When the Tribune contacted the DOE, a spokesperson there implied that Greenspan’s decision could have been made in haste.

DOE Spokesperson Margie Feinberg said, “I think it sounds like he is jumping the gun.”

“The chancellor is committed to arts education. In fact, part of the reorganization includes a new office specifically for arts education, a senior level position . . . We are planning to keep the funding for arts education intact,” Feinberg said.

A Career Filled With High Notes

Greenspan began his career as a bassist in the Metropolitan Opera Orchestra, but he soon found he wanted to do something more with his music. 

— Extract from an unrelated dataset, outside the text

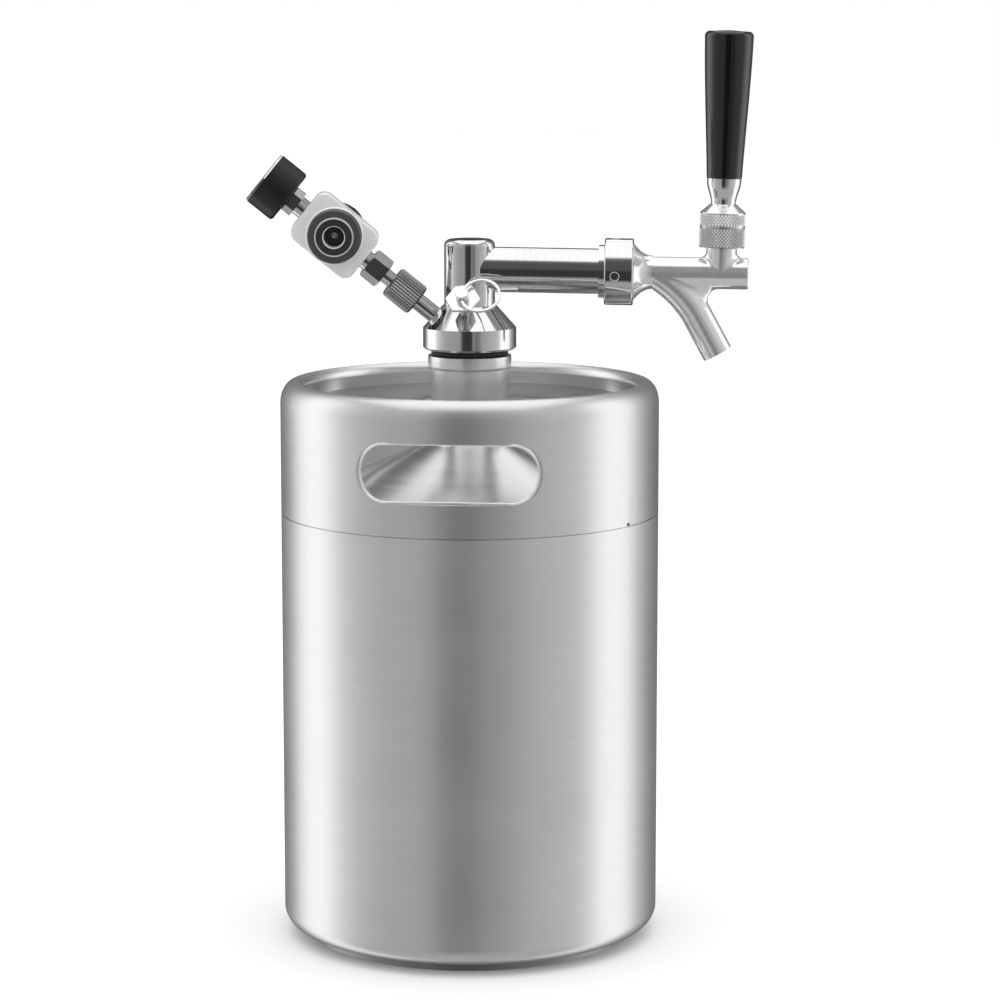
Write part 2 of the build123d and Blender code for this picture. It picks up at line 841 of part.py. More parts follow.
# ---- Regulator: its nose axis is level and square to the gas line --------------------------------
block_middle = (block_span[0] + block_span[1]) / 2
nose = lathe_plane(gas.from_local_coords((0, block_middle, 0)), gas.z_dir, gas.x_dir)
gauge_root = 92.0
piston_floor = -1.0
web_front = 3.0
piston_bore = 9.8
with BuildPart() as regulator_body:
    with BuildSketch(square_to(nose, -block_half_depth)):
        RectangleRounded(block_width, block_span[1] - block_span[0], 5.0)
    extrude(amount=2 * block_half_depth)
    fillet(regulator_body.edges().group_by(Axis(nose.origin, nose.y_dir))[-1], 0.8)
    fillet(regulator_body.edges().group_by(Axis(nose.origin, nose.y_dir))[0], 0.8)
    for radius, start, end in ((piston_bore, -10, piston_floor), (7.0, web_front, 10), (gas_bore, -2, 4)):
        with BuildSketch(square_to(nose, start)):
            Circle(radius)
        extrude(amount=end - start, mode=Mode.SUBTRACT)
    side = Plane(gas.from_local_coords((0, block_span[0] - 1, 0)), x_dir=gas.x_dir, z_dir=gas.y_dir)
    for radius, start, end in ((3.0, 0, 5.0), (gas_bore, 4, 33), (3.0, gauge_root - block_span[0] + 1, 40)):
        with BuildSketch(side.offset(start)):
            Circle(radius)
        extrude(amount=end - start, mode=Mode.SUBTRACT)
save(regulator_body, "regulator_body")

socket_radius = 4.76
socket_floor = 7.5
socket_mouth = 17.8
sleeve_radius = 8.2
housing_corners = [
    (2.0, web_front),
    (7.0, web_front),
    (7.0, block_half_depth),
    (13.3, block_half_depth),
    (13.3, 11.0),
    (12.2, 11.6),
    (12.2, 16.0),
    (11.7, 16.5),
    (sleeve_radius, 16.5),
    (sleeve_radius, 10.0),
    (6.0, 10.0),
    (6.0, 5.0),
    (2.0, 5.0),
]
socket_housing = turned(housing_corners, nose)
save(socket_housing, "socket_housing")

sleeve_corners = [
    (socket_radius, socket_floor),
    (socket_radius, socket_mouth),
    (5.4, socket_mouth),
    (5.4, 17.0),
    (7.6, 17.0),
    (7.6, socket_mouth),
    (sleeve_radius, socket_mouth),
    (sleeve_radius, 10.0),
    (6.0, 10.0),
    (6.0, socket_floor),
]
cartridge_socket = turned(sleeve_corners, nose)
save(cartridge_socket, "cartridge_socket")

socket_ring = tube(5.4, 7.6, 17.0, 17.5, nose)
save(socket_ring, "socket_ring")

pin_corners = [(0, 5.0), (6.0, 5.0), (6.0, 6.2), (1.0, 6.2), (0.3, 7.2), (0, 7.2)]
piercing_pin = turned(pin_corners, nose)
save(piercing_pin, "piercing_pin")

cartridge_seal = tube(1.4, 6.0, 6.2, socket_floor, nose)
save(cartridge_seal, "cartridge_seal")

piston_radius = 9.5
piston_groove = (-4.9, -3.5)
groove_radius = 8.6
piston_corners = [
    (0, -5.5),
    (piston_radius, -5.5),
    (piston_radius, piston_groove[0]),
    (groove_radius, piston_groove[0]),
    (groove_radius, piston_groove[1]),
    (piston_radius, piston_groove[1]),
    (piston_radius, -2.5),
    (0, -2.5),
]
regulator_piston = turned(piston_corners, nose)
save(regulator_piston, "regulator_piston")

piston_seal = tube(groove_radius, piston_bore, *piston_groove, nose)
save(piston_seal, "piston_seal")

spring_start, spring_end = -11.6, -6.1
pressure_spring = coil(nose, 6.6, 0.5, spring_start, spring_end, 3.5)
save(pressure_spring, "pressure_spring")

sleeve_end = -17.0
bonnet_bore = 10.2
bonnet_corners = [(bonnet_bore, -9.0), (12.0, -9.0), (12.0, sleeve_end), (bonnet_bore, sleeve_end)]
regulator_bonnet = turned(bonnet_corners, nose)
save(regulator_bonnet, "regulator_bonnet")

adjusting_nut = turned([(2.3, -15.2), (9.8, -15.2), (9.8, -13.2), (2.3, -13.2)], nose)
save(adjusting_nut, "adjusting_nut")

knob_front, knob_back = -9.5, -19.0
knob_radius = 14.0
grip_count = 24
with BuildPart() as pressure_knob:
    with BuildSketch(nose):
        with BuildLine():
            FilletPolyline(
                (12.4, knob_front),
                (knob_radius, knob_front),
                (knob_radius, knob_back),
                (0, knob_back),
                (0, -13.5),
                (1.9, -13.5),
                (1.9, sleeve_end - 0.4),
                (12.4, sleeve_end - 0.4),
                radius=[0, 0.5, 1.2, 0, 0, 0, 0, 0],
                close=True,
            )
        make_face()
    revolve(axis=Axis(nose.origin, nose.y_dir))
    with BuildSketch(square_to(nose, knob_front)):
        with PolarLocations(knob_radius + 0.45, grip_count):
            Circle(0.9)
    extrude(amount=knob_back - knob_front + 1.6, mode=Mode.SUBTRACT)
save(pressure_knob, "pressure_knob")

# ---- Pressure gauge -------------------------------------------------------------------------------
hex_span = (101.3, case_span[0])
hex_flats = 11.2
with BuildPart() as gauge_stem:
    with BuildSketch(square_to(gas, gauge_root)):
        Circle(3.0)
    extrude(amount=block_span[1] - gauge_root)
    with BuildSketch(square_to(gas, block_span[1])):
        Circle(4.5)
    extrude(amount=hex_span[0] - block_span[1])
    with BuildSketch(square_to(gas, hex_span[0])):
        RegularPolygon(hex_flats / 2, 6, major_radius=False)
    extrude(amount=hex_span[1] - hex_span[0])
    chamfer(gauge_stem.faces().sort_by(Axis(gas.origin, gas.y_dir))[-1].edges(), 0.4)
    with BuildSketch(square_to(gas, gauge_root)):
        Circle(1.0)
    extrude(amount=hex_span[1] - gauge_root, mode=Mode.SUBTRACT)
save(gauge_stem, "gauge_stem")

case_corners = [
    (1.0, case_span[0]),
    (case_radius, case_span[0]),
    (case_radius, case_span[1]),
    (12.0, case_span[1]),
    (12.0, case_span[0] + 1.5),
    (1.0, case_span[0] + 1.5),
]
gauge_case = turned(case_corners, gas, rounding=[0, 1.6, 0.4, 0, 0, 0])
save(gauge_case, "gauge_case")

tube_base = case_span[0] + 1.5
bourdon_radius = 8.0
bourdon_height = 111.5
with BuildPart() as bourdon_tube:
    with BuildSketch(square_to(gas, tube_base)):
        with Locations((bourdon_radius / 2, 0)):
            Rectangle(bourdon_radius + 4, 4)
    extrude(amount=bourdon_height - tube_base)
    with BuildSketch(gas):
        with Locations((bourdon_radius, bourdon_height)):
            Rectangle(1.4, 3.0)
    revolve(axis=Axis(gas.origin, gas.y_dir), revolution_arc=250)
save(bourdon_tube, "bourdon_tube")

dial_span = (116.8, 117.4)
gauge_dial = tube(0.8, 12.0, *dial_span, gas)
save(gauge_dial, "gauge_dial")

window_corners = [(0, 119.6), (12.0, 119.6), (12.0, 120.5), (12.9, 120.5), (12.9, 121.5), (0, 121.5)]
gauge_window = turned(window_corners, gas, rounding=[0, 0, 0, 0, 0.5, 0])
save(gauge_window, "gauge_window")

needle_turn = 45.0
with BuildPart() as gauge_needle:
    with BuildSketch(square_to(gas, 114.0)):
        Circle(0.5)
    extrude(amount=4.2)
    with BuildSketch(square_to(gas, 118.2)):
        Circle(1.6)
        with BuildLine(Rot(Z=needle_turn)):
            Polyline((-3.5, -0.5), (9.5, -0.15), (9.5, 0.15), (-3.5, 0.5), close=True)
        make_face()
    extrude(amount=0.6)
save(gauge_needle, "gauge_needle")

# ---- Relief valve ----------------------------------------------------------------------------------
relief_bottom = -5.0
relief_shoulder = 7.0
stem_radius = 1.05
chamber_radius = 2.3
with BuildPart() as relief_body:
    with BuildSketch(square_to(relief, relief_bottom)):
        Circle(relief_bore)
    extrude(amount=relief_shoulder - relief_bottom)
    with BuildSketch(square_to(relief, relief_shoulder)):
        RegularPolygon(7.0, 6, major_radius=False, rotation=30)
    extrude(amount=relief_flange_top - relief_shoulder)
    fillet(relief_body.faces().sort_by(Axis(relief.origin, relief.y_dir))[-1].edges(), 0.3)
    with BuildSketch(square_to(relief, relief_bottom)):
        Circle(chamber_radius)
    extrude(amount=relief_shoulder - 1 - relief_bottom, mode=Mode.SUBTRACT)
    with BuildSketch(square_to(relief, relief_bottom)):
        Circle(stem_radius + 0.08)
    extrude(amount=20, mode=Mode.SUBTRACT)
save(relief_body, "relief_body")

button_span = (relief_flange_top + 0.3, relief_flange_top + 4.0)
hole_height = (button_span[0] + button_span[1]) / 2
hole_radius = 1.25
button_radius = 3.0
with BuildPart() as relief_stem:
    with BuildSketch(relief):
        with BuildLine():
            FilletPolyline(
                (0, -4.3),
                (2.0, -4.3),
                (2.0, -3.3),
                (stem_radius, -3.3),
                (stem_radius, button_span[0]),
                (button_radius, button_span[0]),
                (button_radius, button_span[1]),
                (0, button_span[1]),
                radius=[0, 0, 0, 0, 0, 0, 0.5, 0],
                close=True,
            )
        make_face()
    revolve(axis=Axis(relief.origin, relief.y_dir))
    across = Plane(relief.from_local_coords((-5, hole_height, 0)), z_dir=relief.x_dir)
    with BuildSketch(across):
        Circle(hole_radius)
    extrude(amount=10, mode=Mode.SUBTRACT)
save(relief_stem, "relief_stem")

relief_seal = turned([(0, relief_bottom), (2.0, relief_bottom), (2.0, -4.3), (0, -4.3)], relief)
save(relief_seal, "relief_seal")

relief_spring = coil(relief, 1.6, 0.25, -2.95, 3.6, 5)
save(relief_spring, "relief_spring")

ring_sag = ring_wire - 0.39
with BuildPart() as pull_ring:
    hub = relief.from_local_coords((0, hole_height, 0))
    ring_centre = relief.from_local_coords((0, hole_height, ring_radius - ring_sag))
    with BuildSketch(Plane(hub - relief.z_dir * ring_sag, z_dir=relief.x_dir)):
        Circle(ring_wire)
    revolve(axis=Axis(ring_centre, relief.y_dir), revolution_arc=360)
save(pull_ring, "pull_ring")
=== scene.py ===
"""The mini keg's looks: its metal, plastic and rubber finishes, the knurled rings, light and camera."""

import math

import bmesh
import bpy
from mathutils import Matrix, Vector


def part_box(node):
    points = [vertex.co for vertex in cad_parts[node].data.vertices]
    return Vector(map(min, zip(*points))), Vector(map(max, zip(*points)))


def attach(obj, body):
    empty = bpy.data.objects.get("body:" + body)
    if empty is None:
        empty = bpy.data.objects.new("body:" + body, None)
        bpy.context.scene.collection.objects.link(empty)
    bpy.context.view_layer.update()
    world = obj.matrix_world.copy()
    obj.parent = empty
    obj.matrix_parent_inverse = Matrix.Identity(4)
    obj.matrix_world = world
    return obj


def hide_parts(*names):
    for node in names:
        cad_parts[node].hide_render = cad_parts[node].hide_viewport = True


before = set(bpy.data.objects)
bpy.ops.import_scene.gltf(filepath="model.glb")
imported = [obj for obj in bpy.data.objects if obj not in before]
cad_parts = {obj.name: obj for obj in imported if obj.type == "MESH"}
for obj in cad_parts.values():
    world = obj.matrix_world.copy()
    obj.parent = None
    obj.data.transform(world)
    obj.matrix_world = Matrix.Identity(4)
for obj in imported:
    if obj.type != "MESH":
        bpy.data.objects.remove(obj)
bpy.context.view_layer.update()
scene = bpy.context.scene
scene.view_settings.view_transform = "Standard"
MM = 0.001


def heading(azimuth, elevation):
    """The unit vector at these two angles, in degrees, azimuth from +X towards +Y."""
    turn, lift = math.radians(azimuth), math.radians(elevation)
    return Vector((math.cos(lift) * math.cos(turn), math.cos(lift) * math.sin(turn), math.sin(lift)))


def middle(node):
    low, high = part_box(node)
    return (low + high) / 2


# ---- Axes that the turned parts share --------------------------------------------------------------
UP = Vector((0, 0, 1))
TAP = heading(0, -0.8)
LEVER = heading(0, 88.5)
GAS = heading(184.35, 39.1)
RELIEF = heading(-96.0, 41.7)
NOSE = (heading(-90, 0) - GAS * heading(-90, 0).dot(GAS)).normalized()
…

He started teaching in the Bushwick section of Brooklyn in 1971, but traces his own educational beginnings even further back. “I started my career in seventh grade playing an instrument just like these kids.  And I loved it so much that by the time I graduated high school, I knew I was going to be a music teacher,” he explained.

It wasn’t until 1994 that Greenspan moved to Bayside. “When I came to the school there were no new instruments here.  Now we have about 50 percent new instruments. I am adamant about it,” he explained.

DeMeo said, “He probably didn’t tell you this, but he does his own repairs on the instruments, spending hours at his home and on his own time.”

Most middle schools employ separate band and orchestra instructors, but Greenspan was qualified to take on both roles. As a result, he often brings the strings and winds together at concerts, creating a massive 100-piece performance that is uncommon with such young students. His instrumentalists also master advanced compositions normally reserved for high school students. 

While conducting the intricate march number from the opera “Carmen,” Greenspan couldn’t hold back his pride in his overachieving eighth graders. “These kids started playing their instruments in the seventh grade.  Now look,” he gushed. “They actually go home and practice!”

Children Are Not Computers

Just what all these changes and potential cuts to arts education amount to, in Greenspan’s view, is hard to pin down. 

Though it is clearly a matter to which he devoted much thought before deciding to retire, his opinions on the transformation of the school system are conflicted and ambivalent.

“I don’t think it’s a mistake,” Greenspan said.  “I think the mayor and the chancellor are 100 percent right because they want the kids to have more reading and math. Today, with the kind of society we have, they need it — they need reading and math. I understand that.”

Though he acknowledged the value of the ends sought by the policy-makers at the DOE, Greenspan took issue with the means. He explained, “The idea is correct, I think their programming stinks. I think these people are smart enough to figure out a way to give these kids some extra time than to chop off my program.”

Greenspan’s objection should not be mistaken for the petty protection of his own educational domain. 

Rather, he sees the reduction of arts education as a threat to the individual well-being of the students. He explained his fears this way: “You can teach a kid to read better or to write better, but if he doesn’t have any arts, what the hell is he going to read and write about? I’m afraid this whole society is going to end up with nothing but a bunch of walking computers.” 

He added, “Music teaches you not just how to play and instrument, but it teaches you passion, it teaches you love.  It can make you dance, it can make you laugh, it can make you cry.  That’s the beauty of music.”

Without exposure to music and other creative modes of education, Greenspan fears for the completeness of the students who the DOE wants to help and improve. 

Above all, he fears that students caught up in the cold process of testing and standardized curriculum will lose their ties to basic human feeling. 

“When you see something sad or this or that, you should be able to cry, you should be able to show emotion,” he said. “I mean come on, people today, you go to a job, you sit in a cubicle, you’re on a computer all day and that’s your life.”